Some lenders, such as Kensington Mortgages, have responded by reducing their SVR to ensure that HTB borrowers are not excluded from their products.

Kensington Mortgages new business director Craig McKinlay says: “Recently it has become apparent that HTB agents are looking more closely at whether the borrower will be able to afford the SVR on top of the equity loan repayments. They have always used a notional SVR figure of 4.8 per cent, but now if the rate is higher than this, they re-run the whole calculation and potentially kick the loan out.”

McKinlay says that Kensington Mortgages took the decision to lower SVRs below 4.8 per cent so as to remain active in the HTB first-time buyer market.

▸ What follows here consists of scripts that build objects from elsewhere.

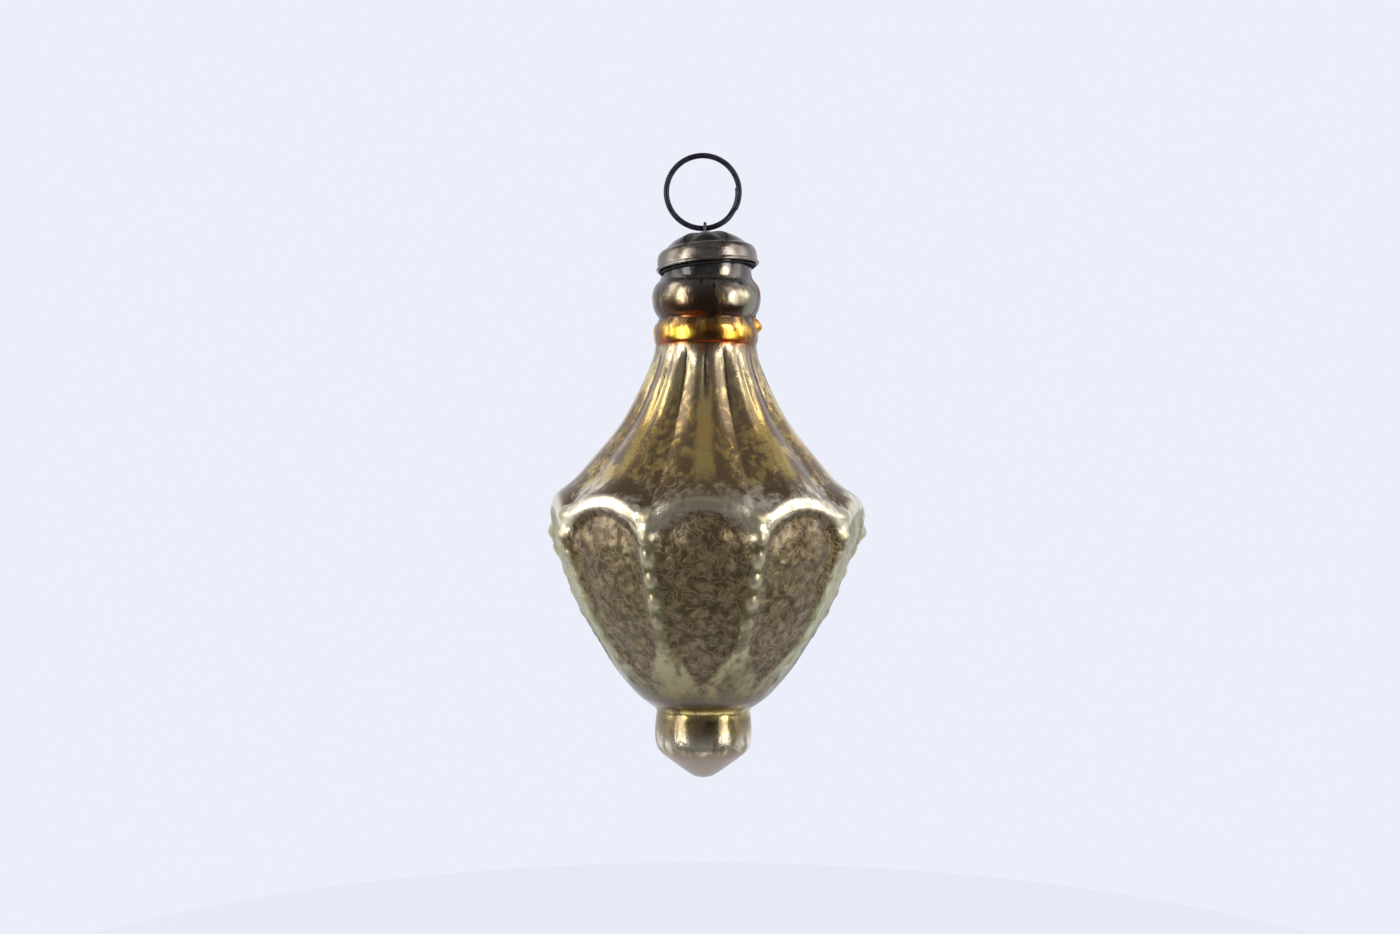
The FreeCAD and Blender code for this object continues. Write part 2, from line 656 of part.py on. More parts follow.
def hollow_outline():
    wall = size("glass_wall")
    inward = vec(wall, 0, 0)
    mouth = size("mouth_radius") - wall
    collar = size("collar_radius") - wall
    stations = [
        vec(mouth, 0, wall),
        vec(mouth, 0, 0),
        vec(collar, 0, -wall),
        vec(collar, 0, -size("collar_foot_drop")),
    ]
    stations += [station(name) - inward for name in ("bulge", "groove", "band")]
    waist = size("waist_drop")
    flare_steps = int(size("flare_steps"))
    for step in range(1, flare_steps):
        drop = between(waist, body_drop("roll"), step / flare_steps)
        stations.append(vec(curve_radius(flare_curve, drop) - wall - size("flute_depth"), 0, -drop))
    belly_steps = int(size("hollow_steps"))
    for step in range(belly_steps + 1):
        drop = between(body_drop("belly_top"), body_drop("foot"), step / belly_steps)
        stations.append(vec(curve_radius(belly_curve, drop) - wall - size("panel_depth"), 0, -drop))
    stations.append(body_station("finial") - inward)
    stations.append(body_station("cone") - vec(wall, 0, -wall / 2))
    stations.append(vec(size("finial_tip_radius"), 0, -size("glass_height") + 2 * wall))
    return closed_outline([Part.makeLine(a, b) for a, b in zip(stations, stations[1:])])


def blow_glass_body():
    form = doc.addObject("Part::MultiFuse", "blown_form")
    form.Shapes = [turned("neck", neck_outline()), lofted_flare(), turned("lower_body", lower_outline())]
    beaded = doc.addObject("Part::Fuse", "beaded_form")
    beaded.Base = form
    beaded.Tool = shaped("rib_beads", Part.makeCompound(rib_beads()))
    panelled = doc.addObject("Part::Cut", "panelled_form")
    panelled.Base = beaded
    panelled.Tool = shaped("panel_recesses", Part.makeCompound(panel_cutters()))
    body = doc.addObject("Part::Cut", "glass_body")
    body.Label = "glass_body"
    body.Base = panelled
    body.Tool = turned("hollow", hollow_outline())
    return body


glass_body = blow_glass_body()
glass_body.Placement = glass_place


# Cement: a round bead under the lip, cut back where it lies against the collar
def squeeze_cement():
    bead = doc.addObject("Part::Torus", "cement_round")
    bound(bead, Radius1="sizes.cement_radius", Radius2="sizes.cement_thickness / 2")
    half = size("cement_thickness") / 2
    under_lip_drop = size("cap_height") + size("cement_gap") + half
    under_lip = FreeCAD.Placement(vec(0, 0, -under_lip_drop), FreeCAD.Rotation())
    bead.Placement = cap_place.multiply(under_lip)
    collar = doc.addObject("Part::Cylinder", "cement_seat")
    bound(collar, Radius="sizes.collar_radius + sizes.cement_gap", Height="sizes.bulge_drop")
    collar_foot = FreeCAD.Placement(vec(0, 0, -size("bulge_drop")), FreeCAD.Rotation())
    collar.Placement = glass_place.multiply(collar_foot)
    ring = doc.addObject("Part::Cut", "cement_bead")
    ring.Label = "cement_bead"
    ring.Base = bead
    ring.Tool = collar
    return ring


cement_bead = squeeze_cement()

doc.recompute()
for item in doc.Objects:
    if "Invalid" in item.State or "Error" in item.State:
        raise RuntimeError(f"{item.Label} failed to build")

pieces = [hanger_ring, spring_clip, cap, cement_bead, glass_body]
for piece in pieces:
    if piece.Shape.isNull() or not piece.Shape.isValid():
        raise RuntimeError(f"{piece.Label} has no sound shape")
    print(piece.Label, len(piece.Shape.Solids), round(piece.Shape.Volume, 2), piece.Shape.BoundBox)
for piece in pieces:
    piece.Shape.exportStep(f"parts/{piece.Label}.step")
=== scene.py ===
import math

import bpy
from mathutils import Matrix, Vector


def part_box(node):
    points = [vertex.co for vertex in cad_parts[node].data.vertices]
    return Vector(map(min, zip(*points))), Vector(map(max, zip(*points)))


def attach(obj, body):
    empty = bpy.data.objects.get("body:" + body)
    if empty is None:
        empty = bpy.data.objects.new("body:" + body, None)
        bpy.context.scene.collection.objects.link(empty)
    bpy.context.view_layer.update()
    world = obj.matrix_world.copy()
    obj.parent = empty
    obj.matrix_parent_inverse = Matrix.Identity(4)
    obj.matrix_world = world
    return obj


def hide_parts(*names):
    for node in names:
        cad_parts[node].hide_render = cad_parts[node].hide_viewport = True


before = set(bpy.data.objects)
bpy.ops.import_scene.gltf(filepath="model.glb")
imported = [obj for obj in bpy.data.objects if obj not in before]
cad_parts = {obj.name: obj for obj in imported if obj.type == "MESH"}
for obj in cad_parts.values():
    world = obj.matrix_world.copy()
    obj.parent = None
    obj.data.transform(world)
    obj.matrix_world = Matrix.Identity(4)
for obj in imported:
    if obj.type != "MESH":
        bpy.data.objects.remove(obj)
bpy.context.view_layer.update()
scene = bpy.context.scene
mm = 0.001
perMetre = 1000  # millimetres in a metre
print("frame loaded:", ", ".join(sorted(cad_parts)))


def hexColour(code):  # from sRGB, as written, to linear
    parts = [int(code[place : place + 2], 16) / 255 for place in (1, 3, 5)]
    linear = [part / 12.92 if part <= 0.04045 else ((part + 0.055) / 1.055) ** 2.4 for part in parts]
    return (*linear, 1.0)


def fillStops(elements, stops):
    while len(elements) < len(stops):
        elements.new(1.0)
    for element, (place, colour) in zip(elements, stops):
        element.position = place
        element.color = hexColour(colour)


def fillPoints(mapping, points):
    curve = mapping.curves[0]
    while len(curve.points) < len(points):
        curve.points.new(0.5, 0.5)
    for point, place in zip(curve.points, points):
        point.location = place
    mapping.update()


def addNode(tree, kind, settings=None, inputs=None):
    node = tree.nodes.new(kind)
    for name, value in (settings or {}).items():
        if name == "stops":
            fillStops(node.color_ramp.elements, value)
        elif name == "points":
            fillPoints(node.mapping, value)
        else:
            setattr(node, name, value)
    for socket, value in (inputs or {}).items():
        if isinstance(value, bpy.types.NodeSocket):
            tree.links.new(value, node.inputs[socket])
        else:
            node.inputs[socket].default_value = value
    return node


def addFormulas(tree, known, rows):  # each row: its name, the operation, then earlier names or numbers
    for name, operation, *terms in rows:
        values = dict(enumerate(known[term] if isinstance(term, str) else term for term in terms))
        if operation == "SMOOTHSTEP":
            settings = {"interpolation_type": "SMOOTHSTEP", "label": name}
            node = addNode(tree, "ShaderNodeMapRange", settings, values)
        else:
            node = addNode(tree, "ShaderNodeMath", {"operation": operation, "label": name}, values)
        known[name] = node.outputs[0]


def startMaterial(name):
    material = bpy.data.materials.new(name)
    material.use_nodes = True
    tree = material.node_tree
    tree.nodes.clear()
    shader = addNode(tree, "ShaderNodeBsdfPrincipled")
    addNode(tree, "ShaderNodeOutputMaterial", inputs={"Surface": shader.outputs[0]})
    coordinates = addNode(tree, "ShaderNodeTexCoord").outputs["Object"]
    scale = (perMetre, perMetre, perMetre)
    inMillimetres = addNode(tree, "ShaderNodeMapping", inputs={"Vector": coordinates, "Scale": scale})
    return material, tree, shader, inMillimetres.outputs[0]


def addMesh(name, vertices, faces, smooth=True):
    mesh = bpy.data.meshes.new(name)
    mesh.from_pydata(vertices, [], faces)
    mesh.validate()
    mesh.update()
    for polygon in mesh.polygons:
        polygon.use_smooth = smooth
    piece = bpy.data.objects.new(name, mesh)
    scene.collection.objects.link(piece)
    return piece


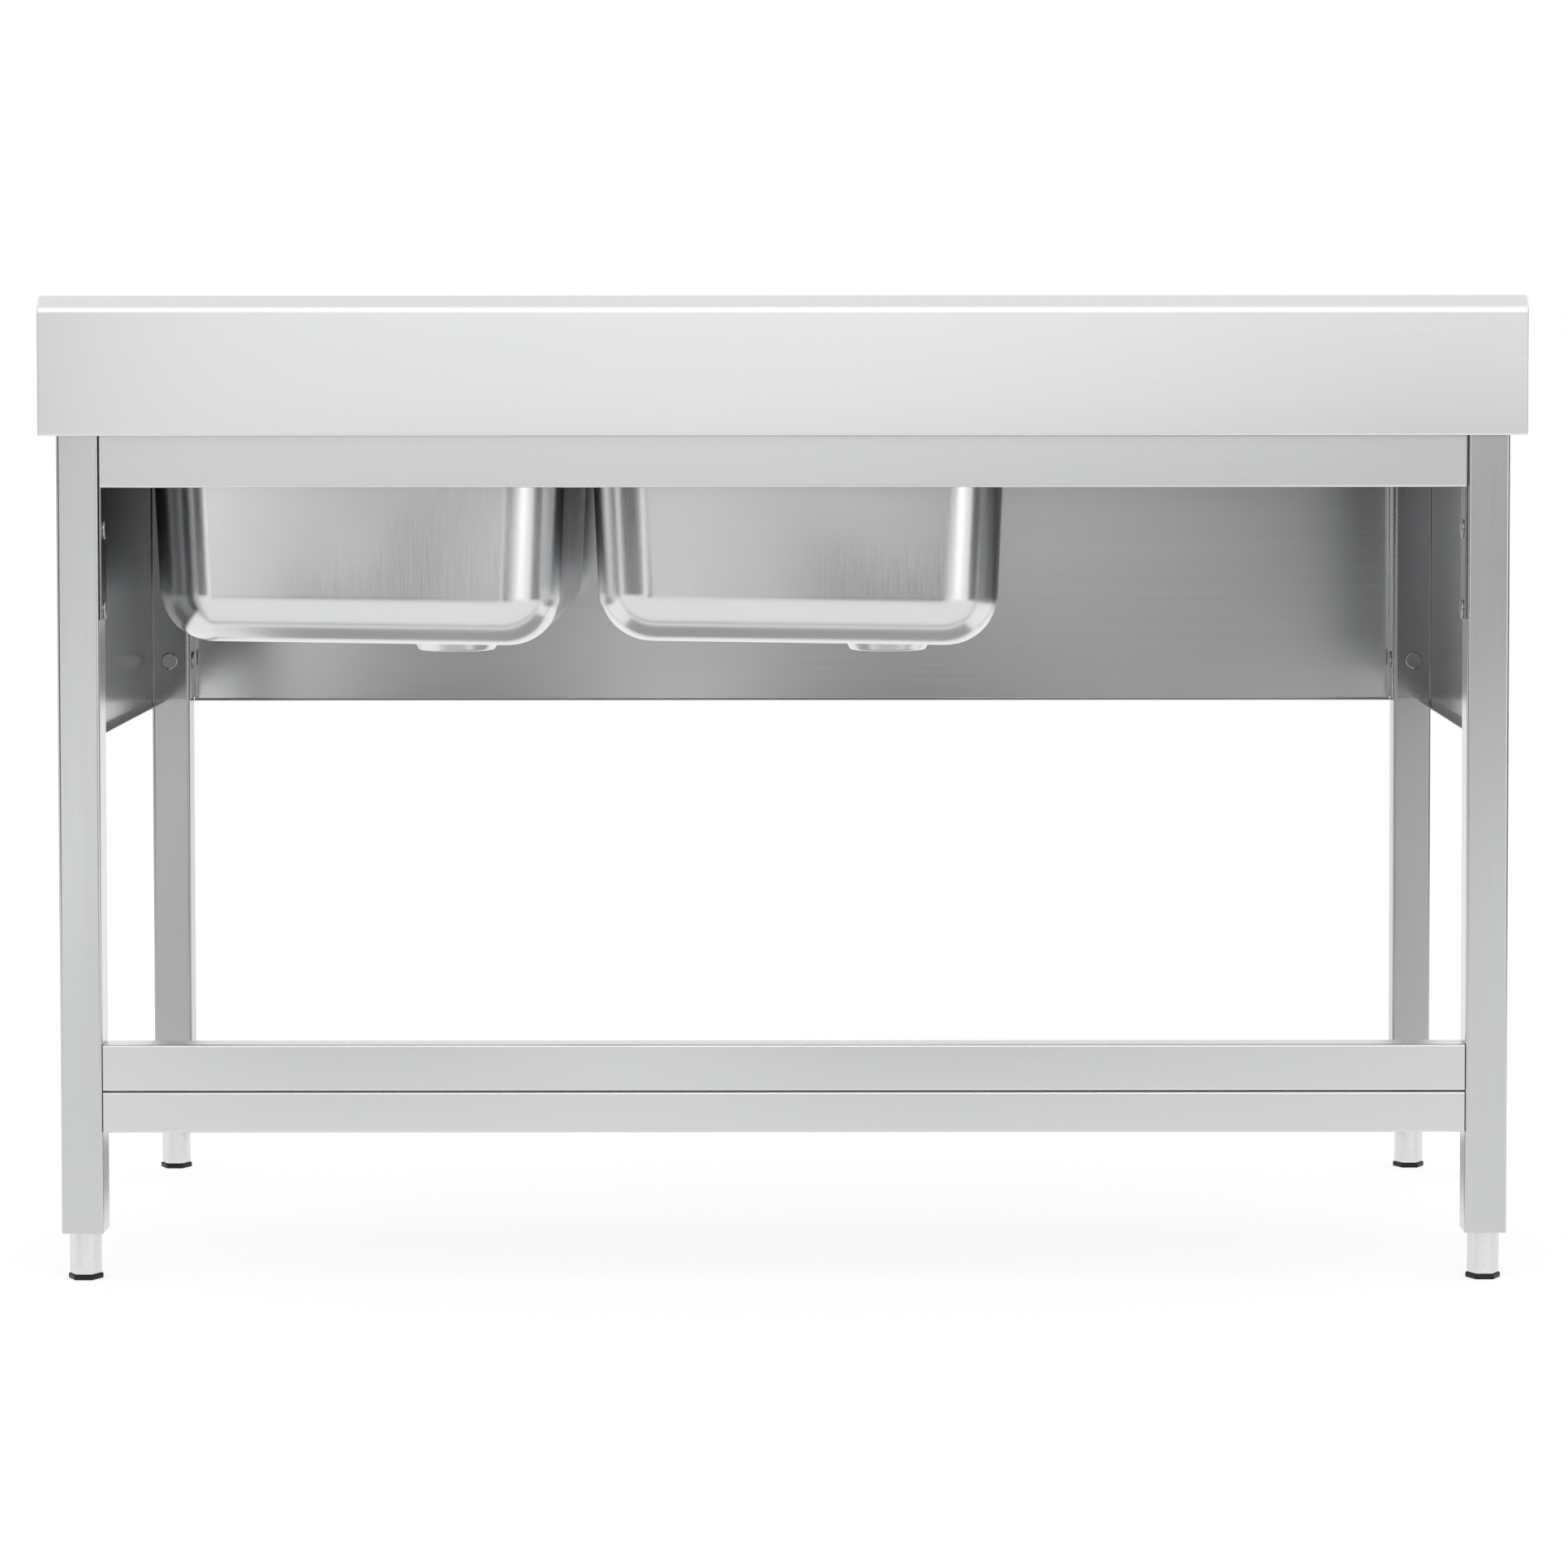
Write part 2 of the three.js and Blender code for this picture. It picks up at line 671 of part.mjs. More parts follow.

The issue is likely to cause problems for lenders with SVRs of between 5 and 6 per cent.

McKinlay adds: “It may be a particularly bad experience for the customer because it is done right at the end of the process when they are about to exchange.”

For brokers unaware of the issue, especially those with a low volume of HTB cases, this can mean having to rebroke a deal late in the process.

As many customers see their mortgage adviser as the main co-ordinator who holds their hand throughout their first home purchase, any upheaval at a late stage is likely to cause anxiety and brokers may end up shouldering the blame.

In some instances it may not even be possible to secure another mortgage deal, for example if the borrower has other tricky circumstances because they are self-employed or they have a less-than-perfect credit history.

Ash-Ridge Private Finance independent mortgage adviser Jane King says she always uses the government’s HTB calculator at the very start of the process. With the calculator she inputs the SVR rather than the introductory mortgage rate to ensure payments remain affordable in the future.

She says: “I would always suggest that brokers use the HTB calculators on the government website at the outset to prevent problems like this.

“I have not had any cases fall through because I do this and also have my own affordability check. I would not want to face the risk that the case falls down and because I would be the one that has the most contact with the buyer, they would probably blame me.

“Brokers need to make sure that they are doing all the right preparation so they do not let clients down.”

Advoco Financial mortgage adviser Robert Dibb agrees that it is vital to test cases using the HTB calculators available online to avoid disappointing would-be buyers.

He says: “The most frustrating challenge we come across is where a bank is happy to lend at the required level but the customer’s profile does not fit HTB’s calculator – which leaves them unable to use the scheme.

“It can be a particular problem if the client receives any state benefits or maintenance as these seem to have little or no impact on the HTB calculator, whereas most high street banks would factor this in to income.”

Another area that has proved challenging for brokers has been HTB remortgages, but Dibb says this is improving.

“We are certainly seeing more lenders offering remortgage products, but deals with bigger cashback instead of free legals would be useful so that clients can instruct a solicitor with HTB experience,” Dibb says. “Otherwise, they are dependent on the free legal teams who have limited experience and often charge high additional fees.

“This is also very much the case with shared ownership remortgages – particularly if there is an element of staircasing.”

Dibb says that generally the clients he sees who took out HTB five-year deals at the start of the scheme’s launch have fared well, with house price growth and wage increases allowing them to staircase up their share in the property.

He says: “However, with shorter-term two-year products, it is less positive as the new-build market has taken a bit of a hit in recent times and some clients have seen a slight fall in the value of their property.”

A spokesperson for HTB at Homes England says: “It is only right that we take appropriate measures to assess the sustainable affordability of a customer’s borrowing. This check has been in place since 2014 but it is only recently that we have seen limited cases of lenders with follow-on rates higher than 4.8 per cent.

“In cases where follow-on rates are over 4.8 per cent, financial agents should simply check with their local HTB agent whether the affordability requirements are met.”